There's the tendency to expect harddrives to only fail if an owner is rough with his computer, for example, if he drops his laptop on the sidewalk or in the bathtub, or keeps his tower on a wobbly table and bumps it too hard.  I somehow always thought if I was careful it wouldn't happen to me, but it eventually did in July of 2015, and the computer was only a few years old:  My table of contents somehow went corrupt, and the operating system could no longer find any files beyond the boot partition.  Luckily with some $50 software my brother was able recover probably 99% of my “important data,” but if I wanted a more thorough recovery, which some people must resort to, I would have had to pay a specialist anywhere from $500 to $2,000!

To complicate matters further, our increasingly larger harddrives are more complex and therefore more prone to failure.  There's even speculation that the manufacturing quality has gone down significantly, which contributes to — you guessed it — more failure!  Just look at all the super-old, operational computers you can get off of eBay or from thrift stores versus how quickly today's machines crap out.  My brother's Atari computer can still play games, and George R.R. Martin still uses a slow, old machine running DOS to compose his latest best-sellers.

Clearly we need to back up our data against these eventual failures.

Solutions

Thankfully there are several affordable solutions available, solutions that are leaps and bounds better than floppy disks[2].  We'll explore the following solutions:

Other solutions which I won't go into much depth on are RAID and backup software.

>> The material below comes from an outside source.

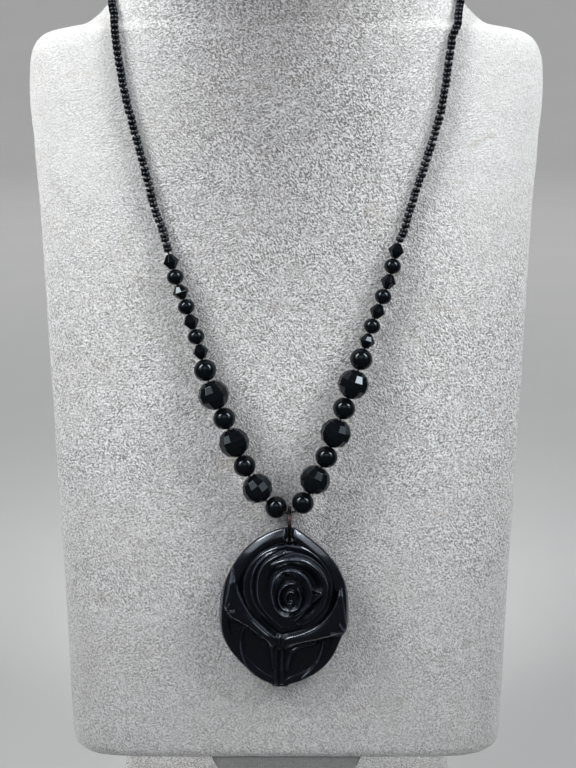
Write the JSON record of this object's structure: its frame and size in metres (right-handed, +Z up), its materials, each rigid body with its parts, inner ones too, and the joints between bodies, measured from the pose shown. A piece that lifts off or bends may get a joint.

If you've never heard of RAID (and I don't mean the kind that kills roaches) this may not be the solution for you.  Simply put, different types of RAID consist of a configuration of (usually) multiple harddrives to duplicate and/or spread out data, but behave as if a single storage unit, so that if one or more drives fail data loss is minimized.  Not the typical solution for home users who don't build their own computers.

Depending on the quantity and nature of your data, automatic backup software may or may not be useful to you.  If you just want to back up digital photos, for example, manual methods may be sufficient.  In any case, backup software usually integrates with one or more of the following solutions.

Secondary Internal Harddrives

Having at least two harddrives is always a good idea when possible:  Install your operating system on the primary drive, then reserve the other for important non-program data (e.g. photos and documents).  The reason for this is that the second drive is expected to be accessed less frequently and therefore receive less wear, while nothing grinds on a harddrive like an operating system.

This still isn't an ideal backup solution as the secondary drive is still being accessed on a regular basis, and is therefore still vulnerable to wear and general failure.

By the way, if you back up data from one harddrive partitian[3] to another partition on the same harddrive, it won't do any good against harddrive failure, because a failed harddrive with partitians is still a failed harddrive.

External Harddrives

External harddrives are an excellent solution for medium-term backup:

  • They're very large in capacity.
  • They're very affordable (if you get HDD[4]; SSD[5] is very expensive).
  • They're typically accessed very infrequently compared to an internal harddrive and therefore don't wear out as quickly.
  • They can be easily used to manage data as if it resides on your internal system (albeit access is a bit slower than with an internal harddrive).
  • They are portable and can be conveniently moved between computers.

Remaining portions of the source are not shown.